Table 6 lists the seasonal energy consumption. As shown in the table, the energy consumption in the summer season could be reduced by 34.6% for electrochromic double glazing and 32.4% for PDLC double glazing compared to low-e double glazing. In the intermediate period, the reduction rates were found to be higher than in the other seasons. The reduction rates were 56.0% for electrochromic double glazing and 52.3% for PDLC double glazing. In the winter season, the energy consumption increased by 11.3% for electrochromic double glazing and 36.3% for PDLC double glazing compared to low-e double glazing, resulting in an approximately 25.0% difference.

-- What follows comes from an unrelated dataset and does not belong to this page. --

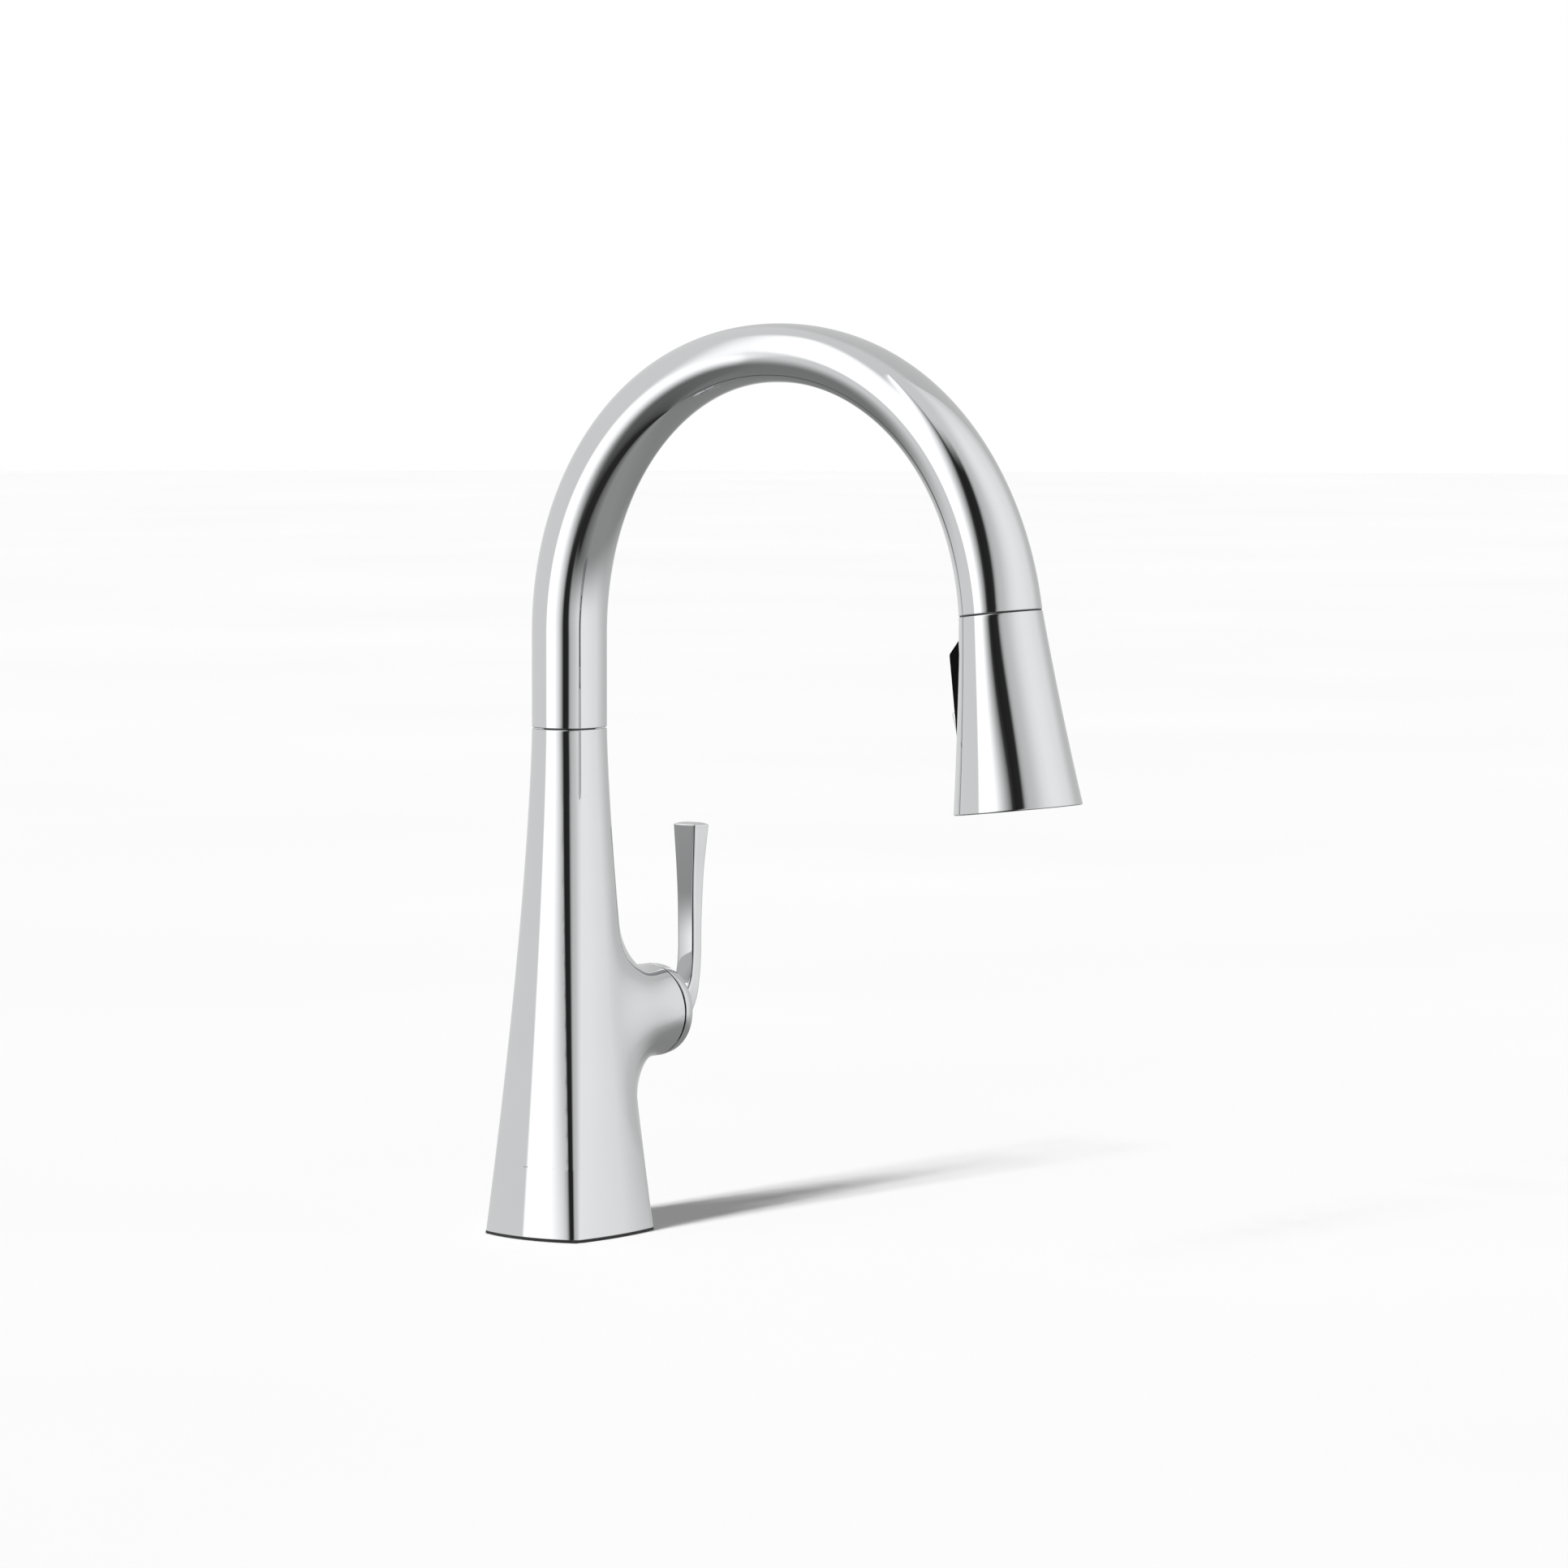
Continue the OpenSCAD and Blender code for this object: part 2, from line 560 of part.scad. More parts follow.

Table 6. Seasonal Energy consumption by glazing type

Division Baseline Electrochromic PDLC
Energy
(kWh)
Energy
(kWh)
Reduction
Rate compared to
Baseline
Energy
(kWh)
Reduction
Rate compared to
Baseline
Summer 30830.3 20154.7 -34.6% 20835.9 -32.4%
Middle term 12718.0 5594.5 -56.0% 6069.0 -52.3%
Winter 9257.8 10302.9 +11.3% 12621.2 +36.3%
Total 52806.1 36052.0 -31.7% 39526.0 -25.1%

The annual energy consumption could be reduced by 31.7% for electrochromic double glazing and 25.1% for PDLC double glazing, indicating that solar control was effective for energy reduction. PDLC double glazing showed lower energy reduction rates than electrochromic double glazing because its transmittance range was narrower owing to its optical properties. In addition, its transmittance was lower in the clear state, causing a difference in energy consumption in the winter season.

Daylight Performance Evaluation Results

In this chapter, electrochromic and PDLC double glazings were applied to an office building, and possible improvements in the daylight performance compared to conventional low-e double glazing were examined when the transmittance was controlled for both the cooling and heating periods.

First, for the visible light transmittance that directly affects the building energy, electrochromic double glazing exhibited 0.096 in the colored state and 0.521 in the clear state, resulting in a 0.425 difference. The visible light transmittance of PDLC double glazing was 0.316 in the colored state and 0.373 in the clear state, showing a 0.057 difference, which was smaller than that of electrochromic double glazing.

In this study, the daylight performance was evaluated by analyzing the annual time ratios of discomfort glare and comfort daylight illuminance. First, to analyze the annual time ratio of discomfort glare, a reference point was installed at a distance of 1.5 m and height of 1.65 m from the window of the simulation analysis model (as in Figure 7). The discomfort glare that occurred when the window was watched from this reference point was analyzed through the daylight glare index (DGI), which was provided by the EnergyPlus simulation tool. The DGI, which was developed by Hopkinson [19], is an index for the subjective daylight performance of glare. It provides recommended values for different building uses, as shown in Table 7. In this study, DGI 22 was applied because the daylight performance was analyzed for an office building. Reference points were used to analyze the indoor illuminance. For an illuminance analysis, two reference points were set at a 1.5 m interval.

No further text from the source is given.